Das Erstgericht wertete bei der Strafbemessung als erschwerend die Wiederholung der Eigentumsdelikte, die den Betrag von 100.000 S weit übersteigende Schadenshöhe, das Zusammentreffen eines Verbrechens mit zwei (gemeint wohl: einem) Vergehen, die einschlägigen Vorstrafen und die Verführung eines Minderjährigen zu Eigentumsdelikten, als mildernd das Geständnis, die Schadensgutmachung und die Suchtgiftabhängigkeit.

Mit seiner Berufung strebt der Angeklagte eine Strafherabsetzung und seine Einweisung in eine Anstalt für entwöhnungsbedürftige Rechtsbrecher an.

Das letztgenannte Begehren war - wie schon bei Behandlung der Nichtigkeitsbeschwerde dargelegt - als nicht zu Gunsten des Angeklagten erhoben zurückzuweisen.

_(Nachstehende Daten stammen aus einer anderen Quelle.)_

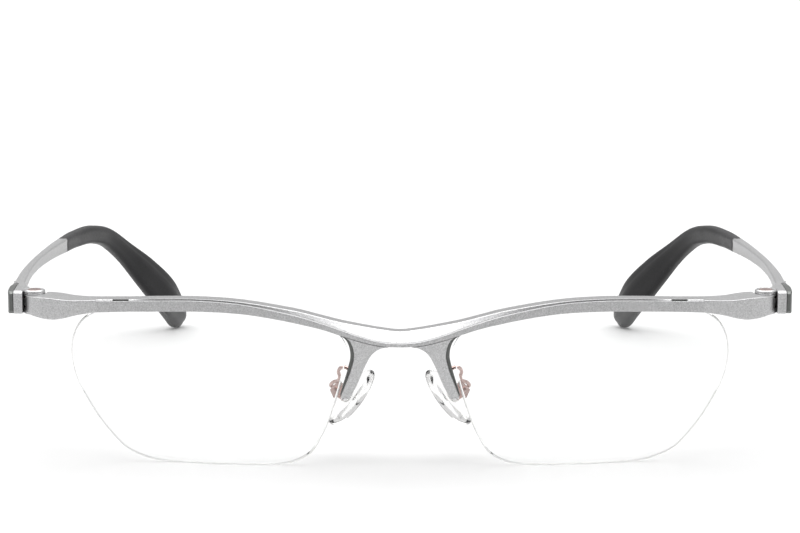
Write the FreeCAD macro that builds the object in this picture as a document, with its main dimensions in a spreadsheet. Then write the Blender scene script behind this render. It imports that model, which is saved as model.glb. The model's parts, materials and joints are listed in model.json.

Im übrigen kommt aber der Berufung Berechtigung zu. Zwar übersah das Erstgericht die mehrfache Qualifikation des Diebstahls mit Anwendbarkeit des höheren Strafrahmens aus zwei Qualifikationsnormen (§§ 128 Abs. 2 und 130 StGB) als erschwerend zu berücksichtigen, wozu noch kommt, daß eine als strafmildernd ins Gewicht fallende Schadensgutmachung den Akten nicht zu entnehmen ist, doch wurden anderseits auch Erschwerungsgründe, nämlich die Wiederholung des Eigentumsdeliktes und der hohe Schadensbetrag, im Hinblick auf die herangezogene Qualifikation der Gewerbsmäßigkeit bzw. mangels einer vielfachen Überschreitung der Wertgrenze des § 128 Abs. 2 StGB zu Unrecht herangezogen.

Überdies wäre, wie die vom Obersten Gerichtshof neu eingeholte Strafregisterauskunft hervorbrachte, die Strafe richtig (nur) als Zusatzstrafe zu dem im Spruch zitierten Urteil des Landesgerichtes für Strafsachen Graz zu bemessen gewesen, womit der Angeklagte des Vergehens des Betruges nach dem § 146 StGB (Schaden 150 S) schuldig erkannt wurde.

Unter diesen neuen Gesichtspunkten erweist sich eine Ermäßigung der Freiheitsstrafe auf die Dauer von zweiundzwanzig Monaten, was einer Strafsumme (§ 40 StGB) von zwei Jahren entspricht, als gerechtfertigt.

Mithin war insgesamt wie aus dem Spruch ersichtlich zu entscheiden. Der Kostenausspruch findet in der zitierten Gesetzesstelle seine Begründung.